Obviously this was pleasing to Yahweh, for in response to his standing (in more ways than just physical), Yahshua declared - "Today salvation has come to this house." Salvation is coming to the Remnant as a result of their Zaccheus-like response regarding their own possessions.
This account concerning Zaccheus is likewise in clear contrast to the events that occurred immediately before this. Just outside of Jericho, the rich young ruler approached Yahshua and could not give up his possessions (Luke 18:18-30). Oh such a contrast of these two men and the events that occurred so close in time and place. The one could not divest himself of his possessions, and walked away very sad; and yet the other freely gave of his possessions, and salvation came to his house.

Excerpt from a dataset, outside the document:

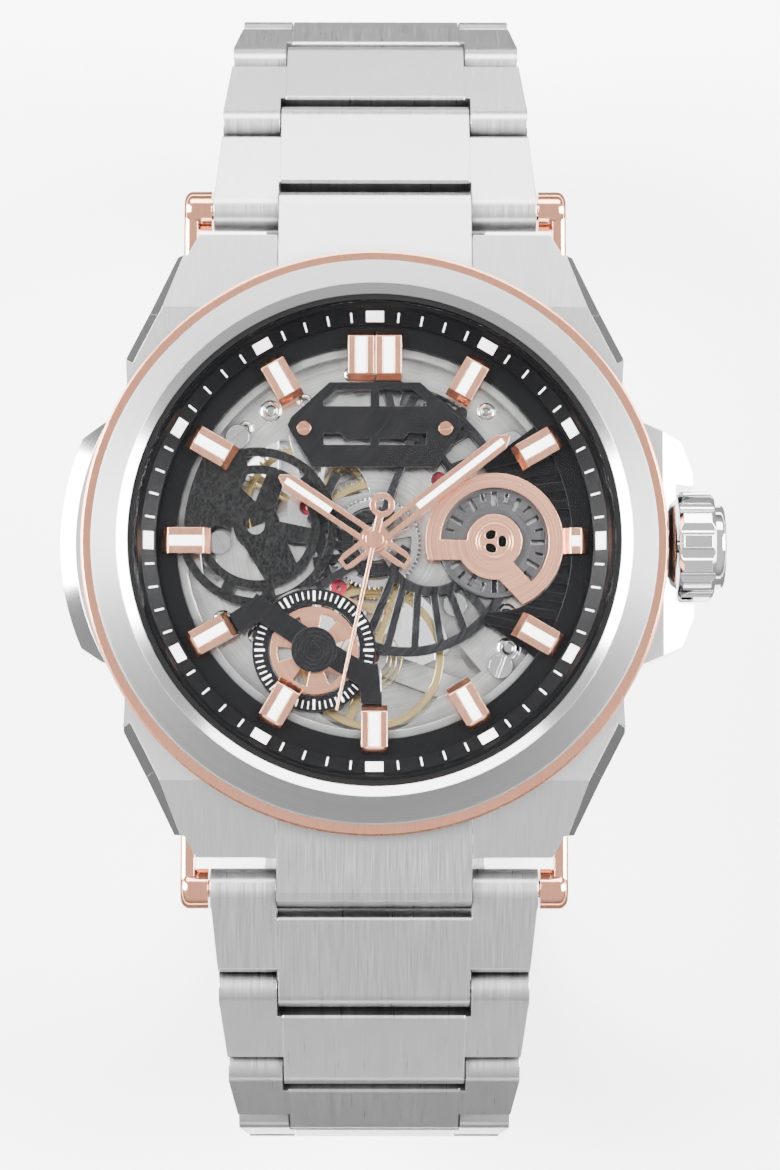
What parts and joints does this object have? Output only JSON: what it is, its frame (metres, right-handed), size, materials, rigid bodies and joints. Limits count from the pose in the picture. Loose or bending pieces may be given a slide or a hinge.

Basically the only event separating these two encounters was that a most desperate and persistent blind man was healed and received his sight. Do you think that there may be some intended significance to this contrast and the event in-between? Intended or not, the truth is quite evident - we too will reject Yahweh's covering over the bride if He does not heal our blinded eyes to respond to His call to sell all and follow Him. We are up a tree and he is calling us to come down and sup with Him. What will be our stand? Will it be the response of the rich young ruler, or will it be the contrasting response of the little man, Zaccheus? The contrasting message here in Luke once again seems much too obvious to ignore.
Let us take a break from examining what the Scriptures specifically teach and reveal, and see what it is that Yahweh has attested to in history regarding this Remnant practice of holding all things in common. History is very important to consider in discerning what Yahweh is doing and what He will do. Remember, all creation groans and travails for the revelation of the sons of God, and we should be able to see in creation not only this groaning and travailing, but reflections of what Yahweh will do in finally bringing forth these sons. Remember, history is nothing more than "His story," and as such we should be able to see His repetitive plans and ways in it (since there is nothing new under the sun).